Fatah: Daniel ist ein guter Freund von mir, und ich bin traurig, dass es so gekommen ist. Aber was zuvor schon gelaufen ist, kann ich nicht beeinflussen. Das ist die Ebene des Managements, und in der Wirtschaft ist es ja auch üblich, dass Manager nach einer gewissen Zeit ausgetauscht werden. Trotzdem wäre ich den Weg hier sehr gerne mit ihm gegangen. Er ist eine Ikone in Tirol.
Sie haben lange Zeit bei den Berlin Adlers gecoacht. Was sind die großen Unterschiede im Vergleich zu Innsbruck?
Fatah: Das Umfeld in Innsbruck ist besser. Was die Trainingsmöglichkeiten betrifft, bin ich entsetzt gewesen, als ich vor knapp eineinhalb Jahren hierher kam. Wir spielen vor 4000 Zuschauern, beim Eurobowl-Finale waren 10.000 vor Ort, zusätzlich haben weltweit 20.000 Menschen vor dem Internet mitgefiebert – und dann trainieren wir in Sieglanger auf einem Acker. Da stimmt die Relation nicht.

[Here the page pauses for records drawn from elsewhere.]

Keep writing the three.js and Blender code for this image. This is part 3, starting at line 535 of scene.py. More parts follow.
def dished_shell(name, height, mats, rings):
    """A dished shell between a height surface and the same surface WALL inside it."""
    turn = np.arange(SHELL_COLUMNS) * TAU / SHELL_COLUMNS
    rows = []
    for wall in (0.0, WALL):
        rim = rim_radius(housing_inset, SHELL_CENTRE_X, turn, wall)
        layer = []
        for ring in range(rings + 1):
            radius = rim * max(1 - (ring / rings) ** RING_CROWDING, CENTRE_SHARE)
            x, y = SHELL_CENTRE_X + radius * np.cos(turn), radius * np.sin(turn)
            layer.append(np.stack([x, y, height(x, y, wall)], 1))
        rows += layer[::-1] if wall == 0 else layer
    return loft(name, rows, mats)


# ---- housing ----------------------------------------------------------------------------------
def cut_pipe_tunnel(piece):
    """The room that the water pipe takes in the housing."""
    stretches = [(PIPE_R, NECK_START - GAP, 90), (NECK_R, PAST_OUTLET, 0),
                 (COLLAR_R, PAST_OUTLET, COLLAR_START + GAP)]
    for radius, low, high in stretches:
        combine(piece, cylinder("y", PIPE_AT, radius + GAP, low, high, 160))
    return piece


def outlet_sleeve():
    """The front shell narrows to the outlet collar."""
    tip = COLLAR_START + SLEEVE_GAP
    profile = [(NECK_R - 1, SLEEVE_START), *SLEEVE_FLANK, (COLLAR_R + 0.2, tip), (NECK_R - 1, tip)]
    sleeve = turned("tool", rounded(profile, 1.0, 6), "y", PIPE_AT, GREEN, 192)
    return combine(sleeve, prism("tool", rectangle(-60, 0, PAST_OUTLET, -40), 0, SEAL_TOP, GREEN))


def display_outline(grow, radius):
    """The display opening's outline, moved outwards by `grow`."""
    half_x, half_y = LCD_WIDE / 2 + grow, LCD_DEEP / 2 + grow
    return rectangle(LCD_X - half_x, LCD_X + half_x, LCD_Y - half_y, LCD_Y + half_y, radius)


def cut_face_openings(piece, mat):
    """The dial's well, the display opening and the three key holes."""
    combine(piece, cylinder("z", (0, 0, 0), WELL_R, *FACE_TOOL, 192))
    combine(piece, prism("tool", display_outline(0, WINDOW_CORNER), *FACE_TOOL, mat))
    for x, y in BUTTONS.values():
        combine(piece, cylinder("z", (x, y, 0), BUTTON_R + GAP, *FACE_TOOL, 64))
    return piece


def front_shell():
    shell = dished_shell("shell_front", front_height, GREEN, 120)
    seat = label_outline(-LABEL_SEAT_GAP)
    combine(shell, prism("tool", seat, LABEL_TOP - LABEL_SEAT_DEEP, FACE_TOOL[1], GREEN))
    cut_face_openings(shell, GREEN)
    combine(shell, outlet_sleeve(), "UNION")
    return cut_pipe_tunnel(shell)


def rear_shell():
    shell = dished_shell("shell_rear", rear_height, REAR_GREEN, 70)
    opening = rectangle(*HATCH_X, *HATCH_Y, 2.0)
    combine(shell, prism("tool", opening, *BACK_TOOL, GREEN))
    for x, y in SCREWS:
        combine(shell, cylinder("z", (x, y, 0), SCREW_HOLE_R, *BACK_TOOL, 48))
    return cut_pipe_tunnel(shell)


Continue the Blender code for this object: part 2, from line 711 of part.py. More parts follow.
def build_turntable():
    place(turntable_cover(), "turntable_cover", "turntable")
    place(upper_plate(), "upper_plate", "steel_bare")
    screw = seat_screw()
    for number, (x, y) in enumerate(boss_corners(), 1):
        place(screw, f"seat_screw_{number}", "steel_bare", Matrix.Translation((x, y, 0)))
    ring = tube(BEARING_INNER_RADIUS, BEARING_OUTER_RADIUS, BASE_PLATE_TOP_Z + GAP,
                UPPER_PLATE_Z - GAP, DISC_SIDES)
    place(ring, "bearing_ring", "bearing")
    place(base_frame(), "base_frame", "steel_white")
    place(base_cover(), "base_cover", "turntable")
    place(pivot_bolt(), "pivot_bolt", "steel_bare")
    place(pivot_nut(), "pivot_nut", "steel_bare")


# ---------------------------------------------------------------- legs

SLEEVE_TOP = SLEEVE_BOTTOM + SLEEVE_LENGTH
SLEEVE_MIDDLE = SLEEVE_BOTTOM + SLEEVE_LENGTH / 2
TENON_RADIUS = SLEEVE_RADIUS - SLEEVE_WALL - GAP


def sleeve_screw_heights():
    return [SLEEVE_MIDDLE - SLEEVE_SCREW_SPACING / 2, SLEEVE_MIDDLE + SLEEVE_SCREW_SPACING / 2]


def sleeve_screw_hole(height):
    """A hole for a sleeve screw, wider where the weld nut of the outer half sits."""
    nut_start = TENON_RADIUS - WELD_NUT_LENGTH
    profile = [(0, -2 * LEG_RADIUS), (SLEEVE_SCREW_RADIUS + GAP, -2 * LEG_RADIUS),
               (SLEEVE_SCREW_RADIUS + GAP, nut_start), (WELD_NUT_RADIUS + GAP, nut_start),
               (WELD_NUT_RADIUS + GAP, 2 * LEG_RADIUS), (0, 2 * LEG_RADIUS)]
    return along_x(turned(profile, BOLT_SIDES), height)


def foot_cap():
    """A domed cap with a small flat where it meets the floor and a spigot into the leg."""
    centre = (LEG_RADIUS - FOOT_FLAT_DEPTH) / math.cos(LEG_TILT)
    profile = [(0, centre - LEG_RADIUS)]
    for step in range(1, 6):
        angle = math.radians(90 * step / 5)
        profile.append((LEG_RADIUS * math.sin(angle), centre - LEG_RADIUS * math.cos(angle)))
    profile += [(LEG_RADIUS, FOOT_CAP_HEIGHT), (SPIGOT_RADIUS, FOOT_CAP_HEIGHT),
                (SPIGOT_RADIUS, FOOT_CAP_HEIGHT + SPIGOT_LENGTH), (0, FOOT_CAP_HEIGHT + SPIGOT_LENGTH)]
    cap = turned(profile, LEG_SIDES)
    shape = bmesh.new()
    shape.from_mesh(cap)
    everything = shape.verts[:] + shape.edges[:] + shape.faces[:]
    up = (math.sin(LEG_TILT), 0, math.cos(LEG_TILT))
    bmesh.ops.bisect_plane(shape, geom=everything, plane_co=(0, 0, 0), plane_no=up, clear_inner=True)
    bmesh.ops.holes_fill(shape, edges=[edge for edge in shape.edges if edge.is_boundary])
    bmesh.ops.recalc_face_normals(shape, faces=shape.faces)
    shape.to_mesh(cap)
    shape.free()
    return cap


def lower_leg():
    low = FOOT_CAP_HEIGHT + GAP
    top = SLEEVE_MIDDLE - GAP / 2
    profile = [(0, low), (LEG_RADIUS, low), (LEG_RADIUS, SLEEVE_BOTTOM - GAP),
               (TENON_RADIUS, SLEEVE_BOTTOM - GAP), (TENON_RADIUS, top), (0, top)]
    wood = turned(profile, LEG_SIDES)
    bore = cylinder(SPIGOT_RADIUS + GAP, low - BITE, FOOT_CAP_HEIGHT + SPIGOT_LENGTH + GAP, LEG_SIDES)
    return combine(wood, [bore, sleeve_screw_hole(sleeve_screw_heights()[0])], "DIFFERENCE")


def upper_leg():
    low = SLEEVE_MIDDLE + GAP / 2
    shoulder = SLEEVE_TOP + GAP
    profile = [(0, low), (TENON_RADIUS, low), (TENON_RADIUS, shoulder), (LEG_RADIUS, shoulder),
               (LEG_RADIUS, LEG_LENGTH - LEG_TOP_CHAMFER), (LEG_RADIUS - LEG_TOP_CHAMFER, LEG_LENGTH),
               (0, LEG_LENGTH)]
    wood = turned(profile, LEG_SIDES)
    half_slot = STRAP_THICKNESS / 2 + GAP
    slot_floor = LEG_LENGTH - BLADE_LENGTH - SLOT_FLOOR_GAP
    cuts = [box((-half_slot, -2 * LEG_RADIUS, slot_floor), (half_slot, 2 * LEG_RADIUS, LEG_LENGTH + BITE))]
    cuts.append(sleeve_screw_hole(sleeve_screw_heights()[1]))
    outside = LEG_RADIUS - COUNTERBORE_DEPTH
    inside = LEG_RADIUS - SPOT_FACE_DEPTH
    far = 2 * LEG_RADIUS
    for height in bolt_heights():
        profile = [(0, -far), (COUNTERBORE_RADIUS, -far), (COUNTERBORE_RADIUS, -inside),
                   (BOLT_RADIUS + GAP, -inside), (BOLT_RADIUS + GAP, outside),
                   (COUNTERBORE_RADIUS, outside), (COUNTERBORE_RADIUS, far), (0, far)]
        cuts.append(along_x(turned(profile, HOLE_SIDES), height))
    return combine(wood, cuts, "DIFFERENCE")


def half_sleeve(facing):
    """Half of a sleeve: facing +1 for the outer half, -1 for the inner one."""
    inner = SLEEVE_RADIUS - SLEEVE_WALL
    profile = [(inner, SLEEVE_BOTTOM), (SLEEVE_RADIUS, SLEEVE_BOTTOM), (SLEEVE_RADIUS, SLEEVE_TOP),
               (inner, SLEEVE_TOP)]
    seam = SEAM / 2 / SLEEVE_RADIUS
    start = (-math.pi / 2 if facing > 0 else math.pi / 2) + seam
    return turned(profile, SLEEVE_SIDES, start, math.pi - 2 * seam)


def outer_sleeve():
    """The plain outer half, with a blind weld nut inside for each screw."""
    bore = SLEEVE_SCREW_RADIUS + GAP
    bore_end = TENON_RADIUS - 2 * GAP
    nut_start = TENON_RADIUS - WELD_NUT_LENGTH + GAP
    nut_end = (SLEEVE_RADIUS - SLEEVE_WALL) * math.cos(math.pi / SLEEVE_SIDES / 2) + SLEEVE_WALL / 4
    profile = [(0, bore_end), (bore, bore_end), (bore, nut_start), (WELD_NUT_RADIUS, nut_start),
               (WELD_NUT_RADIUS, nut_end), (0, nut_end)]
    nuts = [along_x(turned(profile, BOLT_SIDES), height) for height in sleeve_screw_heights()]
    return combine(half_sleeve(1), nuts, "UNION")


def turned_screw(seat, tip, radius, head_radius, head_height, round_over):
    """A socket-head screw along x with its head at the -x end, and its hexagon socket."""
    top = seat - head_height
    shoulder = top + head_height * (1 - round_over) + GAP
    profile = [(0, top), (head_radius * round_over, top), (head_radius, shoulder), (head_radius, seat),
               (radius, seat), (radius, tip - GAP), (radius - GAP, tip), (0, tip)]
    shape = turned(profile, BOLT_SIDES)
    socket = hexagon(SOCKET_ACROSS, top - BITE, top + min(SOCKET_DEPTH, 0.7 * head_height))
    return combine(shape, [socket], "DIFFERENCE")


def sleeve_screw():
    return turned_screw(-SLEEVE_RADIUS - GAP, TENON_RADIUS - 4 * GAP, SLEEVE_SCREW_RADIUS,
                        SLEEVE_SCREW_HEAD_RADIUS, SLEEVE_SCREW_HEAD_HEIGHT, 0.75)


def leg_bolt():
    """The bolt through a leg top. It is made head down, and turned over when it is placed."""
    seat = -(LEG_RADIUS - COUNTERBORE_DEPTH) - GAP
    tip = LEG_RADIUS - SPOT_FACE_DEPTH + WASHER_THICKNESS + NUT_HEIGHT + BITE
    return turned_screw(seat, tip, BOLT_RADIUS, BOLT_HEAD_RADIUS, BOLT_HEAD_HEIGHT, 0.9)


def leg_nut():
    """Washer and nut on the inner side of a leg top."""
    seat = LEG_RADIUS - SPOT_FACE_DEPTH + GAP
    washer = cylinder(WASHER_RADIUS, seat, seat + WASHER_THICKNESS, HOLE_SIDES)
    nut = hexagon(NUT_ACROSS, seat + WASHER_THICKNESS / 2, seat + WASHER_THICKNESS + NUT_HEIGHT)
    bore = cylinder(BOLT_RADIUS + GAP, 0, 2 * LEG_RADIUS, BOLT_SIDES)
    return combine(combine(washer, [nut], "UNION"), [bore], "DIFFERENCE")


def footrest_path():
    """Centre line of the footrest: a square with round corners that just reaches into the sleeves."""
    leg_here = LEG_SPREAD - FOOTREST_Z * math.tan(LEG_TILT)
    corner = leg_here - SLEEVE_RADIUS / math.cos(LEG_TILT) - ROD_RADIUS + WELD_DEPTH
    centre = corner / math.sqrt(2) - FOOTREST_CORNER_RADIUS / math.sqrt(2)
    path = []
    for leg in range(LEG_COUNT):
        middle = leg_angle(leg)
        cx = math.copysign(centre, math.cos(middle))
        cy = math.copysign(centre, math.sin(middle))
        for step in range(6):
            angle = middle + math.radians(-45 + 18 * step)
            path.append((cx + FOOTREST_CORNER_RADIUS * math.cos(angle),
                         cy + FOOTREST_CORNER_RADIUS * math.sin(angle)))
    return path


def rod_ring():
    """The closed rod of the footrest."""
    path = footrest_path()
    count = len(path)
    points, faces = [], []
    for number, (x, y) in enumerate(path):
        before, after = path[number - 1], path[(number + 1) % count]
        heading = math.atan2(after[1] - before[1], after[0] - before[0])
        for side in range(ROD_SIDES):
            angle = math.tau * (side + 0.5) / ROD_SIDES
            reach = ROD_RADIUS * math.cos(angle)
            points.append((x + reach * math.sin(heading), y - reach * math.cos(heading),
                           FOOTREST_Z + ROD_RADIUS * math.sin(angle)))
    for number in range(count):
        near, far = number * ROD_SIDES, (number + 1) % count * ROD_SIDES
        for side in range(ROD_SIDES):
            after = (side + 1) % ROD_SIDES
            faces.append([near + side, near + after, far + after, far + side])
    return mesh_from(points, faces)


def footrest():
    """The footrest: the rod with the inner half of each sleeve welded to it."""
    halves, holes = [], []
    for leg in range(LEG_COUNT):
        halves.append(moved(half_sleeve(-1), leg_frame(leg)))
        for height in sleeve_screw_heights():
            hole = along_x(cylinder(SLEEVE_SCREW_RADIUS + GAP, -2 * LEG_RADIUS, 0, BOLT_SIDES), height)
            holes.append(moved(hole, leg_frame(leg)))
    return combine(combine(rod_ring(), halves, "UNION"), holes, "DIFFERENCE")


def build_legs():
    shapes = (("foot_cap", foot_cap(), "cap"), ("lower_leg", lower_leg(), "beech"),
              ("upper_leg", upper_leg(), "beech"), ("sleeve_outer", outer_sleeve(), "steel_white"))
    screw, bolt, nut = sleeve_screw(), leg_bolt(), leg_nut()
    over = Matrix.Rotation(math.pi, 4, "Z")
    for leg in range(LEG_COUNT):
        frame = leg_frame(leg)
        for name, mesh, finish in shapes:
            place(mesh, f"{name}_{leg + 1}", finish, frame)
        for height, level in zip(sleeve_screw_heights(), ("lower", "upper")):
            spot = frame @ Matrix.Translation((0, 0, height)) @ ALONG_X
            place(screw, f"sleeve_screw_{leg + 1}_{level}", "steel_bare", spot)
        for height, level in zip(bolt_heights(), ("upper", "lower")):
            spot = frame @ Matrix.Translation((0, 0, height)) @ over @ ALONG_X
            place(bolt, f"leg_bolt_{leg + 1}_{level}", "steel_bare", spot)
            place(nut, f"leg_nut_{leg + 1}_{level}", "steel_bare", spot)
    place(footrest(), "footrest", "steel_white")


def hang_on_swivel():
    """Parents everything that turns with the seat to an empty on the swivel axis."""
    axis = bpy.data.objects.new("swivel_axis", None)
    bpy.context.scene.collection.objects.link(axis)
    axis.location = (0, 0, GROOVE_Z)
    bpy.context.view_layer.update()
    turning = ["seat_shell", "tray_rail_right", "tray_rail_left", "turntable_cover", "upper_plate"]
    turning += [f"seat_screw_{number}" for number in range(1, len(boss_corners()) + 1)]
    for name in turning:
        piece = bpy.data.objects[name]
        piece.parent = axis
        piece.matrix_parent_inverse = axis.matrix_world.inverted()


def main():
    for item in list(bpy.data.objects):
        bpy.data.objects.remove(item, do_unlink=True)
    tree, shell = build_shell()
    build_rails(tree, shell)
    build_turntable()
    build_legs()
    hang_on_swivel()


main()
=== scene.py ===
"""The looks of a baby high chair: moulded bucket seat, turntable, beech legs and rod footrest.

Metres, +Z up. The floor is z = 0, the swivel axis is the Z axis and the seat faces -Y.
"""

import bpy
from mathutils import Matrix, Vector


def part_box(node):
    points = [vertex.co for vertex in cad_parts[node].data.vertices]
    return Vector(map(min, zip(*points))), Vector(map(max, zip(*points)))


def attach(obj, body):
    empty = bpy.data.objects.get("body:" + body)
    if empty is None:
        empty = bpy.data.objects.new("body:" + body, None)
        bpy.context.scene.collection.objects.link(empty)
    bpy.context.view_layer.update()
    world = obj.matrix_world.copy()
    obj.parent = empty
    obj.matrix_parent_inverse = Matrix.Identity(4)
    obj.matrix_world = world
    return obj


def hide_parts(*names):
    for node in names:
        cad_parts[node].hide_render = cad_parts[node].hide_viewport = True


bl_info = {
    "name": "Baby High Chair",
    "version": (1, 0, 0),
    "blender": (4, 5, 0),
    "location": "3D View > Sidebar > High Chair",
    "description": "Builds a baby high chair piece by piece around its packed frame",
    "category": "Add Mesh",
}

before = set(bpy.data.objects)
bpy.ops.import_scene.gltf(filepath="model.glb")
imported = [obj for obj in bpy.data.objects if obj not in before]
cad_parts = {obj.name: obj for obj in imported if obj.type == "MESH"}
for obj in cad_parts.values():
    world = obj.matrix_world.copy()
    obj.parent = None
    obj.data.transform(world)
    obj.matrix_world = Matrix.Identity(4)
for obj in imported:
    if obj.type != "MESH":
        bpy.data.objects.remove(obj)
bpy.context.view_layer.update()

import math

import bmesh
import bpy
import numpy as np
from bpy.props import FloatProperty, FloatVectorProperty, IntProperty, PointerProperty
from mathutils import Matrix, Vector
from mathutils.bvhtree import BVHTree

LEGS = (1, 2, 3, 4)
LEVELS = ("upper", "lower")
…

Die Wände in Ihrem Büro sind voller Spielzüge – man sieht, wo Sie die meiste Zeit verbringen.
Fatah (lacht): Es gibt einen guten Spruch unter Footballtrainer: „Zeig mir einen Trainer mit gutem Haarschnitt, dann zeige ich dir, wo die schlechten Ergebnisse sind.“ Wer Zeit hat, an der Outlinie optisch zu glänzen, der hat etwas falsch gemacht. Mit Kopfhörern und Sonnenbrille an der Seitenlinie stehen – das ist Erholung. Die Trainerarbeit im Football passiert hier. Am Feld ist es zu spät.
Was reizt Sie am Footballsport so sehr?
Fatah: Es ist reines Rasenschach. Jeder Trainer versucht, die einzelnen Positionen so zu besetzen, dass du in den zwei, drei entscheidenden Spielzügen die Nase vorne hast. Du liest den anderen Trainer und reagierst auf seine Entscheidungen. Mein Trainerteam und ich sind die Uhrmacher. Wir drehen an kleinen Rädchen und schauen, was herauskommt.
Die Kräfteverhältnisse innerhalb der österreichischen Liga sind extrem unterschiedlich.
Fatah: Das stimmt. Das hat mich ein wenig irritiert, als es in der Liga-Sitzung darum ging, wer in die erste Liga aufsteigen soll. Das war wie am Basar. „Willst du aufsteigen?“ – „Nein.“ „Und was ist mit dir?“ Meiner Laienmeinung nach sollte es so wie im Fußball geregelt sein. Ein fixer Auf- und ein Absteiger. Dann müssen sich die Vereine schon frühzeitig vorbereiten.
Wo wäre Shuan Fatah ohne Football?
Fatah (lacht): Ich wäre Anwalt. Ich komme aus einer Anwaltsfamilie. Aber es kam ein Erfolg nach dem anderen. Und als deutschsprachiger Trainer bediene ich auch eine Nische. So war klar, was ich mache.